All seemed to be going well until I wiped the remaining compound off, I was left with hologram type marks  I was pressing down with a medium force and had a lot of product left on the surface after polishing for over a minute, too much product used?

Any tips on how/ pads/polish to fix this error? Recommendations of a better combo will be greatly appreciated.

Thanks,

Shaun.

Sent from my iPhone using Tapatalk Pro


----------



## Sh1ner (May 19, 2012)

You started off a little strong.
I would try something much lighter at first like ultimate polish/M205 either on your yellow Megs pad or a CG hex black or white pad.
Ultimate compound might be necessary but work up to it.
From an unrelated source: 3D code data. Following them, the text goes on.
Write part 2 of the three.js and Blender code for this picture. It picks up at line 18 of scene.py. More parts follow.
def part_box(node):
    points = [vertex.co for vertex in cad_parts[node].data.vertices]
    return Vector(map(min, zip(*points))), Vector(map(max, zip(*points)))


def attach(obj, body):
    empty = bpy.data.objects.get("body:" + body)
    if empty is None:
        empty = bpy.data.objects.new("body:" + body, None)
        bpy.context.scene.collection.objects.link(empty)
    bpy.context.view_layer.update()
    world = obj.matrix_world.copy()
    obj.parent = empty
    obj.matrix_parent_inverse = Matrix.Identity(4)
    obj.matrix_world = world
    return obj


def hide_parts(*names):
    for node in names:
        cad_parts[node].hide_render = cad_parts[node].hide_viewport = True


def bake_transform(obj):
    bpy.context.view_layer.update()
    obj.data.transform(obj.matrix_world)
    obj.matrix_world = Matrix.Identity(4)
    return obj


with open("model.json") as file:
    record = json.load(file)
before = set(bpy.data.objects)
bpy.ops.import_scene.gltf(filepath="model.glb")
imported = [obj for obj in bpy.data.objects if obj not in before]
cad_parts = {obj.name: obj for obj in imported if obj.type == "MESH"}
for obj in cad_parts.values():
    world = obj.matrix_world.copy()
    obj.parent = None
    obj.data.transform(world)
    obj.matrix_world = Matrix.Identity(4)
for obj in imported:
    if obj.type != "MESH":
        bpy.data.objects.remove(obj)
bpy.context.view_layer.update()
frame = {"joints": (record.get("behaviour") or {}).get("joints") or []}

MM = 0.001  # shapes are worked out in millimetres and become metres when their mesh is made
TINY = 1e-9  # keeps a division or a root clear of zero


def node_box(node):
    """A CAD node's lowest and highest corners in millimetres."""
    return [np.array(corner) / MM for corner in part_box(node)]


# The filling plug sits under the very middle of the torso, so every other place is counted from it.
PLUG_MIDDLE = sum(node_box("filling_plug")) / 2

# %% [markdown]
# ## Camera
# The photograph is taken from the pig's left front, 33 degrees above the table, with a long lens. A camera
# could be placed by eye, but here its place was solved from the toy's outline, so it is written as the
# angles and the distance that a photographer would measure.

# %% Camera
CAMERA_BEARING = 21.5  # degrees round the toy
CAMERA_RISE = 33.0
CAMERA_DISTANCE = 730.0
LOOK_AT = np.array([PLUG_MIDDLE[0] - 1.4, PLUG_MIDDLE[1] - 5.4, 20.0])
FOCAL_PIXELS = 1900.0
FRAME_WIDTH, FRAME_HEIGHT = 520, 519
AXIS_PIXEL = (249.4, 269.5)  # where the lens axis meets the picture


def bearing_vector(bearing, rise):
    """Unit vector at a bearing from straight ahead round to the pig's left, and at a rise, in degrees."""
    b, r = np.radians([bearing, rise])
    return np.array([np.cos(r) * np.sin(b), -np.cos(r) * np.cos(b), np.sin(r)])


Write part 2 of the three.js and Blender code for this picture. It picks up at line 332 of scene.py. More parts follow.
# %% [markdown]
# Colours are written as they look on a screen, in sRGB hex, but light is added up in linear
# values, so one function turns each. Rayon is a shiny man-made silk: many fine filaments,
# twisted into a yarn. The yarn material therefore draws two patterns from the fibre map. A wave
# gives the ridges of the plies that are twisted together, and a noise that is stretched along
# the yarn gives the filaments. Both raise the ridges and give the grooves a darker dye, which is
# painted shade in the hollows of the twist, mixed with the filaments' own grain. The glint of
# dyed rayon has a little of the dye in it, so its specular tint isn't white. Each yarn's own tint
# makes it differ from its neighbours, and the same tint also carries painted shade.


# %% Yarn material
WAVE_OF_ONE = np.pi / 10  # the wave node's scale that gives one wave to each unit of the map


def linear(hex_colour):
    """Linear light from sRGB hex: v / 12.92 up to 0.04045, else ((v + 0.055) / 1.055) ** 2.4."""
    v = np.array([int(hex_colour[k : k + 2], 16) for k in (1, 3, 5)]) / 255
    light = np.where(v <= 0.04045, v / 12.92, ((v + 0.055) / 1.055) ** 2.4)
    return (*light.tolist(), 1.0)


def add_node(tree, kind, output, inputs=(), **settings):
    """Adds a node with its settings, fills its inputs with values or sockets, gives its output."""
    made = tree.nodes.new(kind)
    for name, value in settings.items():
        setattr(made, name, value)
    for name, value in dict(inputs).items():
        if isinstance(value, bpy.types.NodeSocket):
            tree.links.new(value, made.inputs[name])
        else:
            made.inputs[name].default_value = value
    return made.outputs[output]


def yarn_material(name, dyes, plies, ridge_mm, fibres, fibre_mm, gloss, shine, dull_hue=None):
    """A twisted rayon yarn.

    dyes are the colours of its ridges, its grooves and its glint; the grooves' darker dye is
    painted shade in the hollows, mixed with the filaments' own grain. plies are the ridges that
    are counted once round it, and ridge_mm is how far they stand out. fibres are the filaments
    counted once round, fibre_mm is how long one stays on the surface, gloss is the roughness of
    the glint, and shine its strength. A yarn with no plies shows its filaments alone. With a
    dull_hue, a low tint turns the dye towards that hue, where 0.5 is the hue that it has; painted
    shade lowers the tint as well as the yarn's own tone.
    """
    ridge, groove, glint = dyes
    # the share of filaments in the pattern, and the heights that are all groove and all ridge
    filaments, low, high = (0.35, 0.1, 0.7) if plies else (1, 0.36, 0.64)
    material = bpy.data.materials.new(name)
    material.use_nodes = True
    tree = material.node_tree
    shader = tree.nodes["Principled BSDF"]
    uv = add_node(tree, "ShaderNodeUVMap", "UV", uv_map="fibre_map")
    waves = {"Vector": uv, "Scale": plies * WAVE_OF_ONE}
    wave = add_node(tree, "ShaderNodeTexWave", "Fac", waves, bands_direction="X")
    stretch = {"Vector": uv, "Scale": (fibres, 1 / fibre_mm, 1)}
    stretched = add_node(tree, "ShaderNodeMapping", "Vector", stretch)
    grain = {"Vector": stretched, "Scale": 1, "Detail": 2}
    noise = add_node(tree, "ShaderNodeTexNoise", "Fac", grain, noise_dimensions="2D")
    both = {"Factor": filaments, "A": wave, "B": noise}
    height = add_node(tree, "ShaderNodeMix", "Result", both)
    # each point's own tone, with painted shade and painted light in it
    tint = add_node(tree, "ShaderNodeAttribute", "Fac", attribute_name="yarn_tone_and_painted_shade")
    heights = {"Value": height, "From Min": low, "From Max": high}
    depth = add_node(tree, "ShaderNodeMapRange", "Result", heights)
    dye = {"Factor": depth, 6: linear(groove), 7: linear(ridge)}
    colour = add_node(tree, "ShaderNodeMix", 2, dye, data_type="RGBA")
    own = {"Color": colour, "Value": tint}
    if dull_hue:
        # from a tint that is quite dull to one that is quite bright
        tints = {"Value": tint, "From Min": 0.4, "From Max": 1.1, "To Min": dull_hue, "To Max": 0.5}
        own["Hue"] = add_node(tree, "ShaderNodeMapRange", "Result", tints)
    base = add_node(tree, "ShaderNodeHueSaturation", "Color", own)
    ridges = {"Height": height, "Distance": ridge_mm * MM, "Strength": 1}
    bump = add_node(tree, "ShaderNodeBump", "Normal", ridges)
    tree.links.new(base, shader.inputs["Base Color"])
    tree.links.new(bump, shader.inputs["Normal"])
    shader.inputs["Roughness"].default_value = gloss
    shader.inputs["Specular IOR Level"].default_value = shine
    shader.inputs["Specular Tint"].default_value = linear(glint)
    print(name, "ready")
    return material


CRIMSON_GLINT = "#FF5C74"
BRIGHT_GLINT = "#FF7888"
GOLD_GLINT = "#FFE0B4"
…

It is very dusty and stains trim easily though. I find Megs M101 and suitable pad much better but there are many different combos that will give good results. 
It also sounds like your technique could do with some refinement.
A scrap or practice panel might be useful.


----------



## bradleymarky (Nov 29, 2013)

Pretty sure M205 is designed for hologram removal but also one of the best polishes around.


----------



## cossiecol (Jun 29, 2014)

There could be any number of reasons for the holograms, however the most likely reason in an incorrect technique.

Have a look in the guide http://www.detailingworld.co.uk/forum/showthread.php?t=281047

Follow the above guide and you should see improvements. After you've sorted your technique you can then look at the pads/compound etc


----------



## ShaunTV4 (Feb 12, 2018)

Many thanks all, I'll have a look at the videos and maybe try and get a finer polish 

Sent from my iPhone using Tapatalk Pro


----------



## Alan W (May 11, 2006)

Definitely sounds like technique as you should be polishing for a lot longer and until the polish has broken down.

This guide is one of the best although the photos are no longer showing:

Machine Polishing by Dual Action Polisher - Full Guide

Alan W


----------



## ShaunTV4 (Feb 12, 2018)

Alan W said:


> Definitely sounds like technique as you should be polishing for a lot longer and until the polish has broken down.
> 
> This guide is one of the best although the photos are no longer showing:
> 
> ...


Should the polish go clear before stopping? When I thought I'd done enough, it was still while on the surface.

Sent from my iPhone using Tapatalk Pro


----------



## [email protected] (Apr 2, 2007)

There are so many variables speed technique polish pad combination did you work the polish long enough was there any contamination on the paint grit In the air was the pad overworked did it have excess product on it should it have been changed.

Sent from my SM-T800 using Tapatalk


----------